[Exercise goal]: Repeat every line below exactly, word for word.

Excerpt from a dataset:
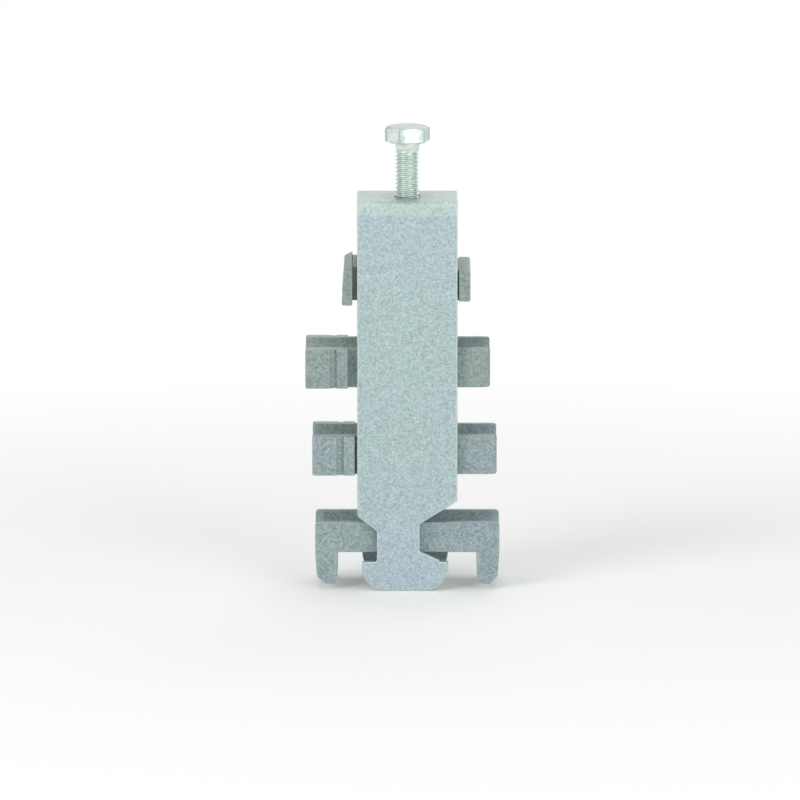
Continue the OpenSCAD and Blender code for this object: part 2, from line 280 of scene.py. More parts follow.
class Effects:
    """The effects that several finishes share, each a node group that is built once."""

    grain_detail: float = 3.0
    grain_share: float = 1.6
    flake_share: float = 0.4
    flakes_per_grain: float = 0.8
    clouds_per_grain: float = 0.16
    drift_range: Range = (0.35, 0.65)
    edge_patches_per_metre: float = 700.0
    edge_patch_range: tuple[float, float, float] = (0.3, 0.6, 0.25)

    def __init__(self) -> None:
        """Builds the groups."""
        self.speckle = self._speckle()
        self.drift = self._drift()
        self.edge = self._edge()

    def _group(self, name: str, inputs: dict[str, object], outputs: dict[str, object]
               ) -> tuple[Graph, bpy.types.NodeOutputs, bpy.types.NodeInputs]:
        """Makes an empty group with its sockets.

        Args:
            name: The group's name.
            inputs: The usual value of each input by its name, four numbers for a colour.
            outputs: The same for the outputs.

        Returns:
            A graph on the group, what it is given and what it has to put out.
        """
        tree = bpy.data.node_groups.new(name, "ShaderNodeTree")
        for way, sockets in (("INPUT", inputs), ("OUTPUT", outputs)):
            for title, value in sockets.items():
                kind = "NodeSocketColor" if isinstance(value, tuple) else "NodeSocketFloat"
                made = tree.interface.new_socket(title, in_out=way, socket_type=kind)
                made.default_value = value
        graph = Graph(tree)
        return graph, graph.add("NodeGroupInput").outputs, graph.add("NodeGroupOutput").inputs

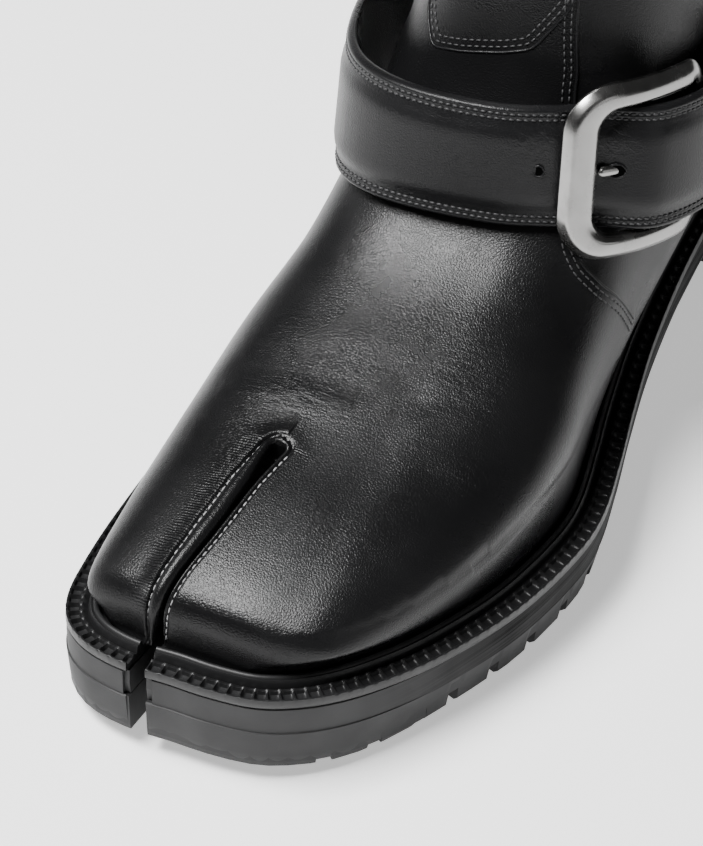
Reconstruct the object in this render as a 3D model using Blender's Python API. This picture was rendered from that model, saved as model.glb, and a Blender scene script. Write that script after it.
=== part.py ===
"""Split-toe buckle boot, left foot: a black leather upper on a storm welt and a lugged rubber sole.

Run with: blender --background --python part.py
Metres, +Z up. The toe points along -Y and the wearer's outer side is +X. The origin is on the floor,
under the middle of the sole. "Lift" is how far the sole rises from the floor at a place along its length.
"""
import math

import bmesh
import bpy
import numpy as np
from mathutils import Euler, Vector
from mathutils.bvhtree import BVHTree

MM = 0.001

# Overall sizes
LENGTH = 304 * MM
BALL_WIDTH = 112.5 * MM
BOOT_HEIGHT = 232 * MM
HEEL_RISE = 16.5 * MM
TOE_SPRING = 6.5 * MM

# Sole stack, from the floor up
LUG_DEPTH = 6 * MM
OUTSOLE_THICK = 12 * MM
MIDSOLE_THICK = 8 * MM
WELT_THICK = 3 * MM
WAIST_THINNING = 1.5 * MM
PIECE_GAP = 0.3 * MM

# Set-in of each layer's edge from the welt's edge
OUTSOLE_SET_IN = 1.4 * MM
TREAD_SET_IN = 3 * MM
TREAD_BEVEL = 1.6 * MM
MIDSOLE_SET_IN = 0.9 * MM

# Welt and bead
WELT_OUT_FRONT = 9.2 * MM
WELT_OUT_HEEL = 7 * MM
WELT_SEAT = 9 * MM
RIB_BAND = 5.4 * MM
GROOVE_DEPTH = 0.6 * MM
BEAD_WIDTH = 2.4 * MM
BEAD_RISE = 2.1 * MM
BEAD_ROUND = 0.2 * MM
BEAD_GAP = 1.1 * MM

# Upper and insole
WALL = 2 * MM
HELD_HEIGHT = 4 * MM
HELD_SLOPE = 0.15
INSOLE_THICK = 2.4 * MM
INSOLE_GAP = 1.4 * MM
COLUMNS_MEDIAL = 7
COLUMNS_LATERAL = 12

# Split toe
SLIT_ACROSS = -26.2 * MM
CLEFT_ACROSS = -24 * MM
CLEFT_SLANT = 0.1
CLEFT_LENGTH = 58 * MM
CLEFT_DEPTH = 14 * MM
CLEFT_HALF_GAP = 1.3 * MM
CLEFT_LIP = 2.6 * MM
SLIT_WIDTH = 4.6 * MM
SLIT_LENGTH = 20 * MM

# Tread
NOTCH_PITCH = 14.2 * MM
NOTCH_WIDTH = 3.2 * MM
NOTCH_FLARE = 1.4
TREAD_EDGE_BAND = 14 * MM
TREAD_CHANNEL = 4 * MM
FIRST_NOTCH = 48 * MM
TREAD_END = 150 * MM
HEEL_LENGTH = 74 * MM
HEEL_SET_IN = 2.2 * MM

# Strap and buckle
STRAP_WIDTH = 33.1 * MM
STRAP_THICK = 4 * MM
STRAP_EDGE_THICK = 2.6 * MM
STRAP_EDGE_BAND = 5 * MM
STRAP_GAP = 0.6 * MM
STRAP_STANDOFF = 13.4 * MM
STRAP_ACROSS = -3 * MM
STRAP_ALONG = 221 * MM
STRAP_UP = 76 * MM
STRAP_TILT = 15.75
STRAP_ROLL = 4.25
STRAP_REAR_RISE = 22 * MM
STRAP_TIP = 122 * MM
SEAM_GAP = 1 * MM
CLIMB_START = 33 * MM
CLIMB_END = 57 * MM
PIVOT_ALONG = 70 * MM
BUCKLE_LIFT = 5.2 * MM
PIVOT_RADIUS = 1.7 * MM
ANCHOR_WIDTH = 30 * MM
ANCHOR_THICK = 1.8 * MM
HOOK_THICK = 1.1 * MM
BUCKLE_FRONT = 28 * MM
BUCKLE_FRONT_BAR = 9 * MM
BUCKLE_BAR = 6.3 * MM
BUCKLE_THICK = 5 * MM
BUCKLE_CORNER = 9 * MM
PIVOT_CORNER = 4 * MM
BUCKLE_CLEARANCE = 0.7 * MM
PRONG_RADIUS = 1.6 * MM
HOLE_RADIUS = 2.2 * MM
SPARE_HOLE = 22.8 * MM
CUTTER_PAST = 3.4 * MM
KEEPER_ALONG = 103 * MM
KEEPER_WIDTH = 10 * MM
KEEPER_THICK = 1.6 * MM

# Outline of the welt, clockwise from the front: along is a share of LENGTH from the toe, across of BALL_WIDTH.
OUTLINE = (
    # along, across
    (0.0050, -0.160),
    (0.0060, -0.070),
    (0.0120, 0.030),
    (0.0260, 0.105),
    (0.0520, 0.185),
    (0.0900, 0.262),
    (0.1400, 0.337),
    (0.2150, 0.418),
    (0.2900, 0.463),
    (0.3450, 0.468),
    (0.4100, 0.434),
    (0.4750, 0.392),
    (0.5500, 0.352),
    (0.6400, 0.326),
    (0.7400, 0.318),
    (0.8300, 0.312),
    (0.9000, 0.282),
    (0.9500, 0.215),
    (0.9850, 0.110),
    (1.0000, -0.030),
    (0.9850, -0.170),
    (0.9500, -0.275),
    (0.9000, -0.342),
    (0.8300, -0.374),
    (0.7300, -0.388),
    (0.6200, -0.414),
    (0.5200, -0.450),
    (0.4300, -0.488),
    (0.3400, -0.515),
    (0.2500, -0.523),
    (0.1650, -0.520),
    (0.1050, -0.506),
    (0.0620, -0.485),
    (0.0330, -0.447),
    (0.0140, -0.385),
    (0.0050, -0.310),
    (0.0030, -0.230),
)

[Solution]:
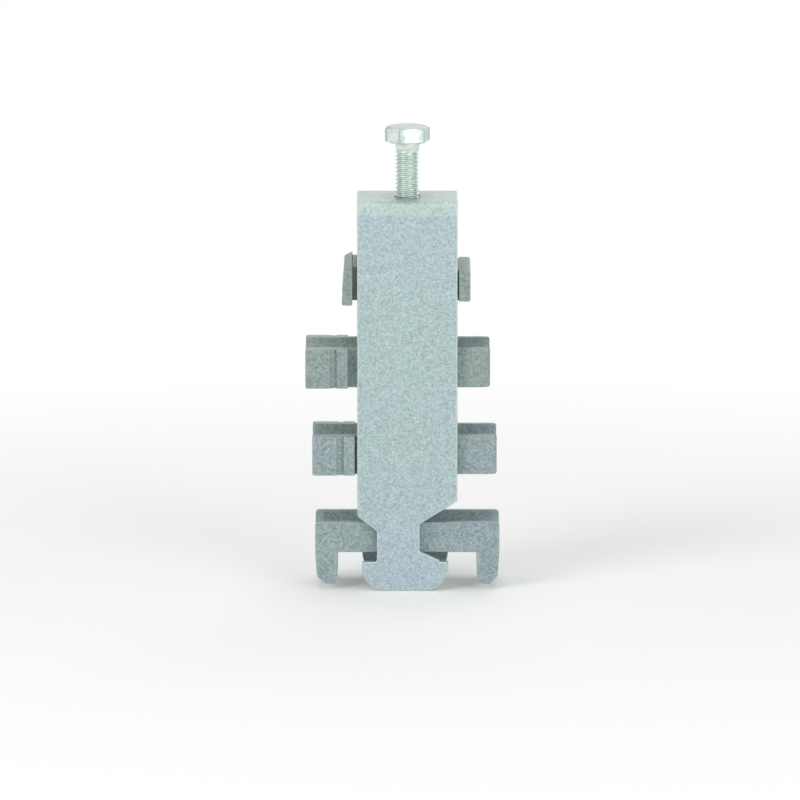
Continue the OpenSCAD and Blender code for this object: part 2, from line 280 of scene.py. More parts follow.
class Effects:
    """The effects that several finishes share, each a node group that is built once."""

    grain_detail: float = 3.0
    grain_share: float = 1.6
    flake_share: float = 0.4
    flakes_per_grain: float = 0.8
    clouds_per_grain: float = 0.16
    drift_range: Range = (0.35, 0.65)
    edge_patches_per_metre: float = 700.0
    edge_patch_range: tuple[float, float, float] = (0.3, 0.6, 0.25)

    def __init__(self) -> None:
        """Builds the groups."""
        self.speckle = self._speckle()
        self.drift = self._drift()
        self.edge = self._edge()

    def _group(self, name: str, inputs: dict[str, object], outputs: dict[str, object]
               ) -> tuple[Graph, bpy.types.NodeOutputs, bpy.types.NodeInputs]:
        """Makes an empty group with its sockets.

        Args:
            name: The group's name.
            inputs: The usual value of each input by its name, four numbers for a colour.
            outputs: The same for the outputs.

        Returns:
            A graph on the group, what it is given and what it has to put out.
        """
        tree = bpy.data.node_groups.new(name, "ShaderNodeTree")
        for way, sockets in (("INPUT", inputs), ("OUTPUT", outputs)):
            for title, value in sockets.items():
                kind = "NodeSocketColor" if isinstance(value, tuple) else "NodeSocketFloat"
                made = tree.interface.new_socket(title, in_out=way, socket_type=kind)
                made.default_value = value
        graph = Graph(tree)
        return graph, graph.add("NodeGroupInput").outputs, graph.add("NodeGroupOutput").inputs

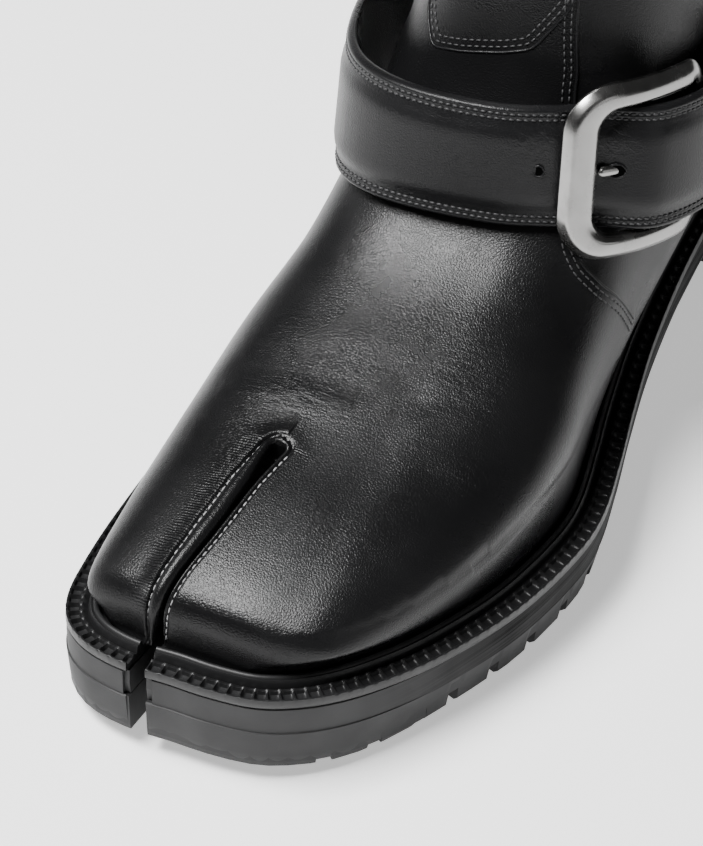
Reconstruct the object in this render as a 3D model using Blender's Python API. This picture was rendered from that model, saved as model.glb, and a Blender scene script. Write that script after it.
=== part.py ===
"""Split-toe buckle boot, left foot: a black leather upper on a storm welt and a lugged rubber sole.

Run with: blender --background --python part.py
Metres, +Z up. The toe points along -Y and the wearer's outer side is +X. The origin is on the floor,
under the middle of the sole. "Lift" is how far the sole rises from the floor at a place along its length.
"""
import math

import bmesh
import bpy
import numpy as np
from mathutils import Euler, Vector
from mathutils.bvhtree import BVHTree

MM = 0.001

# Overall sizes
LENGTH = 304 * MM
BALL_WIDTH = 112.5 * MM
BOOT_HEIGHT = 232 * MM
HEEL_RISE = 16.5 * MM
TOE_SPRING = 6.5 * MM

# Sole stack, from the floor up
LUG_DEPTH = 6 * MM
OUTSOLE_THICK = 12 * MM
MIDSOLE_THICK = 8 * MM
WELT_THICK = 3 * MM
WAIST_THINNING = 1.5 * MM
PIECE_GAP = 0.3 * MM

# Set-in of each layer's edge from the welt's edge
OUTSOLE_SET_IN = 1.4 * MM
TREAD_SET_IN = 3 * MM
TREAD_BEVEL = 1.6 * MM
MIDSOLE_SET_IN = 0.9 * MM

# Welt and bead
WELT_OUT_FRONT = 9.2 * MM
WELT_OUT_HEEL = 7 * MM
WELT_SEAT = 9 * MM
RIB_BAND = 5.4 * MM
GROOVE_DEPTH = 0.6 * MM
BEAD_WIDTH = 2.4 * MM
BEAD_RISE = 2.1 * MM
BEAD_ROUND = 0.2 * MM
BEAD_GAP = 1.1 * MM

# Upper and insole
WALL = 2 * MM
HELD_HEIGHT = 4 * MM
HELD_SLOPE = 0.15
INSOLE_THICK = 2.4 * MM
INSOLE_GAP = 1.4 * MM
COLUMNS_MEDIAL = 7
COLUMNS_LATERAL = 12

# Split toe
SLIT_ACROSS = -26.2 * MM
CLEFT_ACROSS = -24 * MM
CLEFT_SLANT = 0.1
CLEFT_LENGTH = 58 * MM
CLEFT_DEPTH = 14 * MM
CLEFT_HALF_GAP = 1.3 * MM
CLEFT_LIP = 2.6 * MM
SLIT_WIDTH = 4.6 * MM
SLIT_LENGTH = 20 * MM

# Tread
NOTCH_PITCH = 14.2 * MM
NOTCH_WIDTH = 3.2 * MM
NOTCH_FLARE = 1.4
TREAD_EDGE_BAND = 14 * MM
TREAD_CHANNEL = 4 * MM
FIRST_NOTCH = 48 * MM
TREAD_END = 150 * MM
HEEL_LENGTH = 74 * MM
HEEL_SET_IN = 2.2 * MM

# Strap and buckle
STRAP_WIDTH = 33.1 * MM
STRAP_THICK = 4 * MM
STRAP_EDGE_THICK = 2.6 * MM
STRAP_EDGE_BAND = 5 * MM
STRAP_GAP = 0.6 * MM
STRAP_STANDOFF = 13.4 * MM
STRAP_ACROSS = -3 * MM
STRAP_ALONG = 221 * MM
STRAP_UP = 76 * MM
STRAP_TILT = 15.75
STRAP_ROLL = 4.25
STRAP_REAR_RISE = 22 * MM
STRAP_TIP = 122 * MM
SEAM_GAP = 1 * MM
CLIMB_START = 33 * MM
CLIMB_END = 57 * MM
PIVOT_ALONG = 70 * MM
BUCKLE_LIFT = 5.2 * MM
PIVOT_RADIUS = 1.7 * MM
ANCHOR_WIDTH = 30 * MM
ANCHOR_THICK = 1.8 * MM
HOOK_THICK = 1.1 * MM
BUCKLE_FRONT = 28 * MM
BUCKLE_FRONT_BAR = 9 * MM
BUCKLE_BAR = 6.3 * MM
BUCKLE_THICK = 5 * MM
BUCKLE_CORNER = 9 * MM
PIVOT_CORNER = 4 * MM
BUCKLE_CLEARANCE = 0.7 * MM
PRONG_RADIUS = 1.6 * MM
HOLE_RADIUS = 2.2 * MM
SPARE_HOLE = 22.8 * MM
CUTTER_PAST = 3.4 * MM
KEEPER_ALONG = 103 * MM
KEEPER_WIDTH = 10 * MM
KEEPER_THICK = 1.6 * MM

# Outline of the welt, clockwise from the front: along is a share of LENGTH from the toe, across of BALL_WIDTH.
OUTLINE = (
    # along, across
    (0.0050, -0.160),
    (0.0060, -0.070),
    (0.0120, 0.030),
    (0.0260, 0.105),
    (0.0520, 0.185),
    (0.0900, 0.262),
    (0.1400, 0.337),
    (0.2150, 0.418),
    (0.2900, 0.463),
    (0.3450, 0.468),
    (0.4100, 0.434),
    (0.4750, 0.392),
    (0.5500, 0.352),
    (0.6400, 0.326),
    (0.7400, 0.318),
    (0.8300, 0.312),
    (0.9000, 0.282),
    (0.9500, 0.215),
    (0.9850, 0.110),
    (1.0000, -0.030),
    (0.9850, -0.170),
    (0.9500, -0.275),
    (0.9000, -0.342),
    (0.8300, -0.374),
    (0.7300, -0.388),
    (0.6200, -0.414),
    (0.5200, -0.450),
    (0.4300, -0.488),
    (0.3400, -0.515),
    (0.2500, -0.523),
    (0.1650, -0.520),
    (0.1050, -0.506),
    (0.0620, -0.485),
    (0.0330, -0.447),
    (0.0140, -0.385),
    (0.0050, -0.310),
    (0.0030, -0.230),
)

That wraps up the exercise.